Discovery and Independence

 Spanish conquistadors discovered and explored the country between 1502 and 1522.  Hernandez de Cordoba founded the towns of Leon and Granada, but other than this, Spain showed little interest in the country.  The riches to be found in Mexico and Peru led to the forced exportation of indigenous Nicaraguans to the mines in Peru and to South America as slaves between 1528 and 15401.  Guerilla warfare was used against the Spaniards until they grew tired of it and moved to the western half of the country2.  Nicaraguans gained their independence from Spain in 1821 and joined the Union of Central American States in 1823 to exert its autonomy apart from Mexico.  It was a member until the Union was dissolved in 18393.

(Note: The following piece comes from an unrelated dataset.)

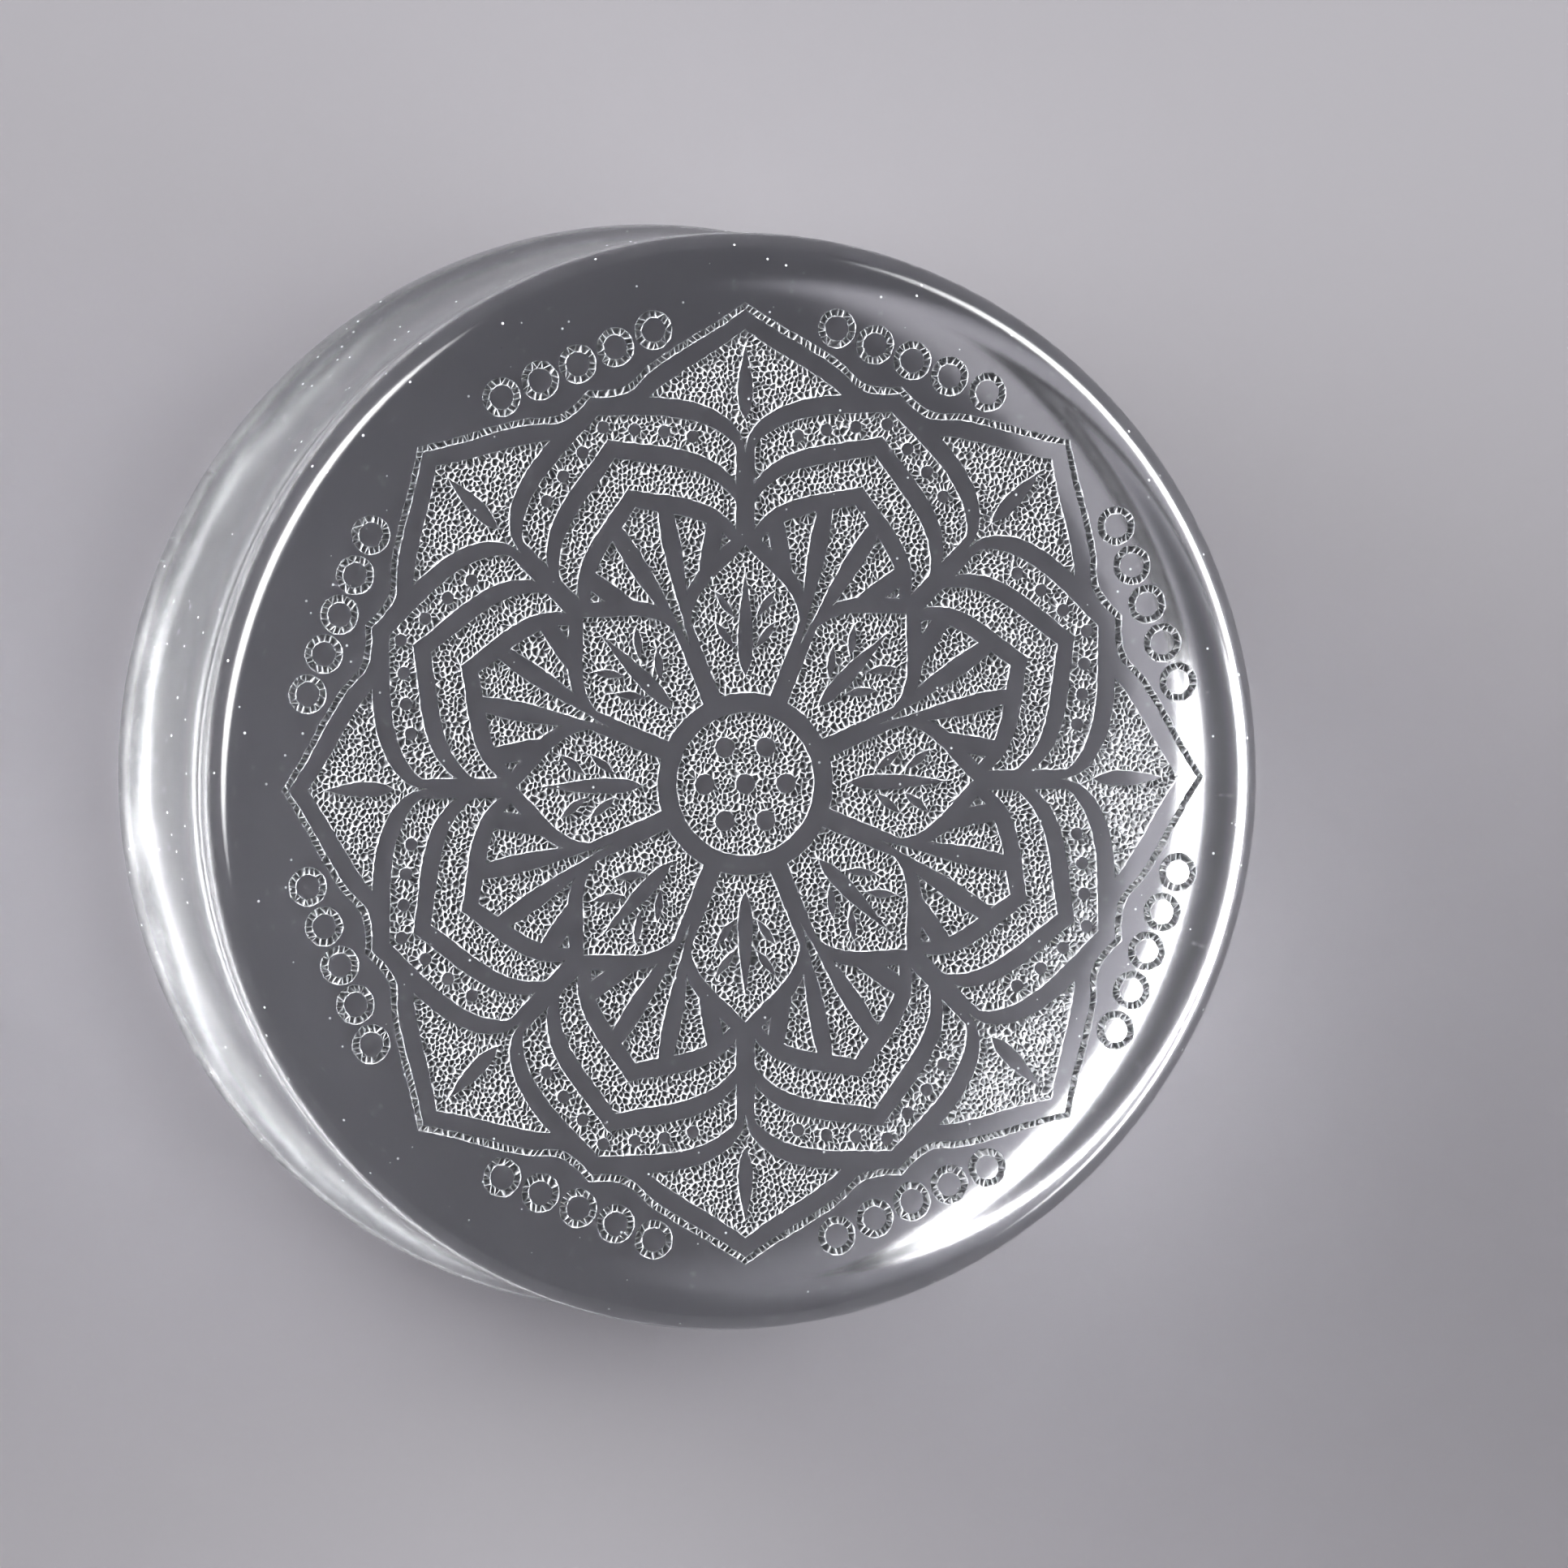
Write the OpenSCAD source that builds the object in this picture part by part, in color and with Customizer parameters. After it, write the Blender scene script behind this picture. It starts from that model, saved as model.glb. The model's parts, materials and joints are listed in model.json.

 U.S. Imperialism and Sandino

 The 1840s Gold Rush made many in the United States interested in finding a quicker route to the west.  A contract between Cornelius Vanderbilt and the Nicaraguan government was signed in August of 1849 and it gave Vanderbilt exclusive rights to build a transisthmian canal within twelve years.  Great Britain was unhappy with this prospect and blocked construction operations.  The two countries then signed the Clayton-Bulwer Treaty in April of 1950, which said that neither country would claim exclusive power over any future canal.  The Nicaraguan government was not consulted about this treaty.  The late 1850s were turbulent times for Nicaragua.  The Liberals invited the filibuster William Walker into the country in 1855.  By 1856, he had declared himself the president, re-instituted slavery, and made English the official language.  Walker intended to annex Nicaragua to the American South in order to protect the slave system’s interests.  He was executed in Honduras in 18604.  This irritated many Nicaraguans who began to feel as though the United States was constantly trying to impose a foreign system of government upon them.  The Nicaraguan government also began to call upon the United States to settle domestic disputes more frequently, which eventually had an adverse impact upon the country with the rise of Somoza in the 1930s.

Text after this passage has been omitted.